[start of SUPPLIED INFORMATION]

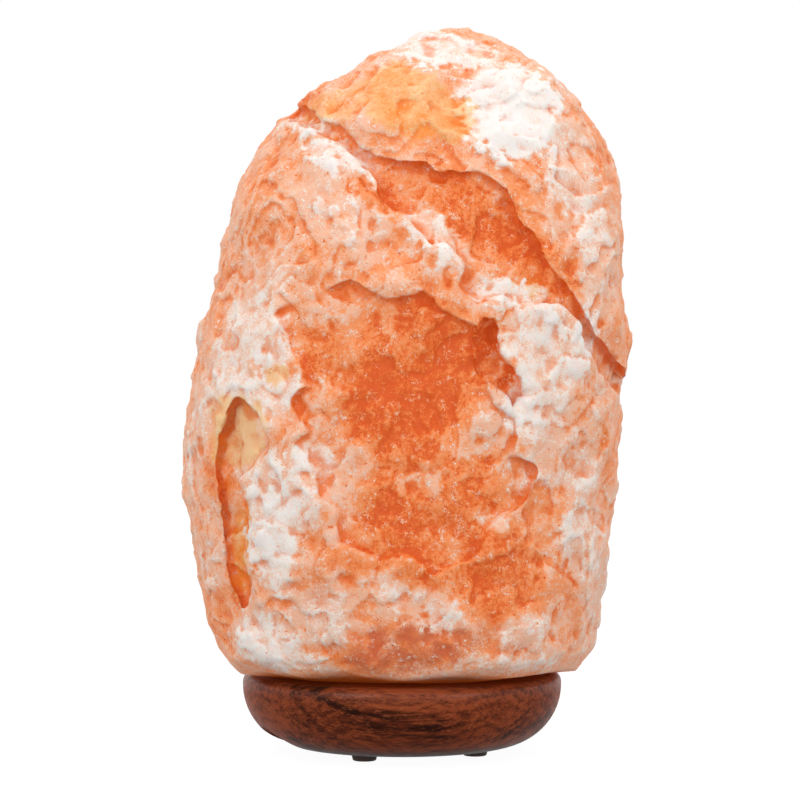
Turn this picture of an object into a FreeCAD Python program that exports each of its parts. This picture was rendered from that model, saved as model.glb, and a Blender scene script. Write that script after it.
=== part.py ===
"""Salt crystal lamp, in millimetres.

A hollowed block of rock salt stands on a turned wooden base. Two screws hold it there from below.
A small light unit fills the hole through the base: a lampholder on a pressed steel plate, with three
spring clips that grip the hole and a candle lamp that lights the hollow. The unit pulls out downwards.

Frame: origin under the middle of the base, on the surface that the lamp stands on. +Z is up, and the
side that is usually seen is -Y. Every width is measured from the base's axis.
"""
import FreeCAD, Part
import math
import os

from FreeCAD import Vector

# ---------------------------------------------------------------- driving sizes
# Feet and base
FOOT_HEIGHT = 2.5
FOOT_RADIUS = 4.5
FOOT_COUNT = 4
FOOT_CIRCLE_RADIUS = 28.0
FOOT_EDGE_ROUND = 0.7
FOOT_TAPER = 0.4
FOOT_PIN_RADIUS = 1.0
FOOT_PIN_HEAD_RADIUS = 1.9
FOOT_PIN_HEAD_HEIGHT = 0.6
FOOT_PIN_HEAD_DEPTH = 1.0
FOOT_PIN_LENGTH = 11.0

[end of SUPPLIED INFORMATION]

PROBLEM DESCRIPTION: Which lines above contain "FreeCAD"? Show each of them.

ANSWER BELOW:
Turn this picture of an object into a FreeCAD Python program that exports each of its parts. This picture was rendered from that model, saved as model.glb, and a Blender scene script. Write that script after it.
import FreeCAD, Part
from FreeCAD import Vector